Task directions =
Return verbatim all lines from the first one in the records to the line with "and outward ways.", both ends kept.

Record set =

⟨

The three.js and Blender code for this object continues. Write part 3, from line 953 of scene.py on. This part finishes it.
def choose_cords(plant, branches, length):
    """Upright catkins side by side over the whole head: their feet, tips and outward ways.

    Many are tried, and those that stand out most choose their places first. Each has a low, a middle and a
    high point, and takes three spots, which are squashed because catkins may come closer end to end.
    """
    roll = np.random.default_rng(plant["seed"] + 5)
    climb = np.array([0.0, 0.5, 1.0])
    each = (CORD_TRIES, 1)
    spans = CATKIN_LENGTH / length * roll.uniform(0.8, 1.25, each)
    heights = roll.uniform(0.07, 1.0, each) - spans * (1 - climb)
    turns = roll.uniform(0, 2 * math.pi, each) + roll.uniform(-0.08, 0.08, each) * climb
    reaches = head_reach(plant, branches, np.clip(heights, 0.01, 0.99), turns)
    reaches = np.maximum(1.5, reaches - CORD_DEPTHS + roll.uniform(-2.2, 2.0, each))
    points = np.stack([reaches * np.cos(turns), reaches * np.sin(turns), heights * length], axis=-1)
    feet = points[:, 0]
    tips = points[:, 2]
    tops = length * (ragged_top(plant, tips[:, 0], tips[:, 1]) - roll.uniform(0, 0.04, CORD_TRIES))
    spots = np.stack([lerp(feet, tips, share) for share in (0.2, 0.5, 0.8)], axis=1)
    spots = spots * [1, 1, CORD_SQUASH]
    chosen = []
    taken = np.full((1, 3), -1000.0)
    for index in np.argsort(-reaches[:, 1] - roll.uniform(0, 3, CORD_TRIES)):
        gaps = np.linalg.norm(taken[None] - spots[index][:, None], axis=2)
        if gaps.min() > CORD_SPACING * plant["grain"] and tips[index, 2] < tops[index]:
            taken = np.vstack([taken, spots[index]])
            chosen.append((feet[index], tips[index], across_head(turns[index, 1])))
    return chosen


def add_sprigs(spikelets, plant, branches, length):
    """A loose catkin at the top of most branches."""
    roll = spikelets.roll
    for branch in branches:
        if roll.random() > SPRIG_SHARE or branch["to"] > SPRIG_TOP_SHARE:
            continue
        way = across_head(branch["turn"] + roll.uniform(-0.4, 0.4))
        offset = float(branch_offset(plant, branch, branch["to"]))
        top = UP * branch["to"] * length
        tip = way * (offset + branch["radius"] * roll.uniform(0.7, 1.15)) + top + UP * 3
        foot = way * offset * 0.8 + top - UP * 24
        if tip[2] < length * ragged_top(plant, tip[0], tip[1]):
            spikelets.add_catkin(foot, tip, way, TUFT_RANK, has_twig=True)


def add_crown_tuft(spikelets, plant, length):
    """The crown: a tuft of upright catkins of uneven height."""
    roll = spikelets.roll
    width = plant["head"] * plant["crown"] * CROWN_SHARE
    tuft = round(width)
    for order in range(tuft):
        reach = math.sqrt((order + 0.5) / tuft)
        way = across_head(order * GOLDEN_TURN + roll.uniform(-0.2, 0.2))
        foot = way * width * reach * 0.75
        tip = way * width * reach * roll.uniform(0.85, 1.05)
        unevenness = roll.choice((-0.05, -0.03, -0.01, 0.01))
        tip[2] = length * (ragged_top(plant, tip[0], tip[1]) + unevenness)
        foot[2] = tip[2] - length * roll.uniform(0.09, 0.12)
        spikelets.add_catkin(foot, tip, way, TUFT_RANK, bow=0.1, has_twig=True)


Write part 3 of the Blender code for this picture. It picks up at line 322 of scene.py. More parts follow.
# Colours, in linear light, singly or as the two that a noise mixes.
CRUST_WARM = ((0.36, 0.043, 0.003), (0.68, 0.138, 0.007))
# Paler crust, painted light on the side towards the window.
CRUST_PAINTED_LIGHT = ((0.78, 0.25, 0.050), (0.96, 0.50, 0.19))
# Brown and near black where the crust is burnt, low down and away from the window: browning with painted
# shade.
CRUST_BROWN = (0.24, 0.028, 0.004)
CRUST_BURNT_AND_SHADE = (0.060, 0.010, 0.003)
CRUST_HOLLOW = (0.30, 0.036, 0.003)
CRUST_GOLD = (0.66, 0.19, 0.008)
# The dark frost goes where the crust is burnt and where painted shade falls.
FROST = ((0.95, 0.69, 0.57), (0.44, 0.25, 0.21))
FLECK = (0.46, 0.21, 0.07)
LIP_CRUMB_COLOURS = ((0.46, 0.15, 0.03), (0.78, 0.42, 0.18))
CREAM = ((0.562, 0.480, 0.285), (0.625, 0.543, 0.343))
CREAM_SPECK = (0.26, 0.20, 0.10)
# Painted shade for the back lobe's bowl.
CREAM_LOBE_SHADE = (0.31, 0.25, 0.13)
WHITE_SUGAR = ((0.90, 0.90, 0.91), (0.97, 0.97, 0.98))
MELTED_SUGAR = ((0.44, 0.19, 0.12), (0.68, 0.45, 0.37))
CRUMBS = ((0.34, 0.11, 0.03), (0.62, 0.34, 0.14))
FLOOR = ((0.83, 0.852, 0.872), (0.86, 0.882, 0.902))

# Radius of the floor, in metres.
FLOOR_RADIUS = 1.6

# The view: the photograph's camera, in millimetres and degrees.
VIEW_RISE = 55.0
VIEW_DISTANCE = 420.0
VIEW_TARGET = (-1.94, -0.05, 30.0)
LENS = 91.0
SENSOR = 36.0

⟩

Task answer =
The three.js and Blender code for this object continues. Write part 3, from line 953 of scene.py on. This part finishes it.
def choose_cords(plant, branches, length):
    """Upright catkins side by side over the whole head: their feet, tips and outward ways.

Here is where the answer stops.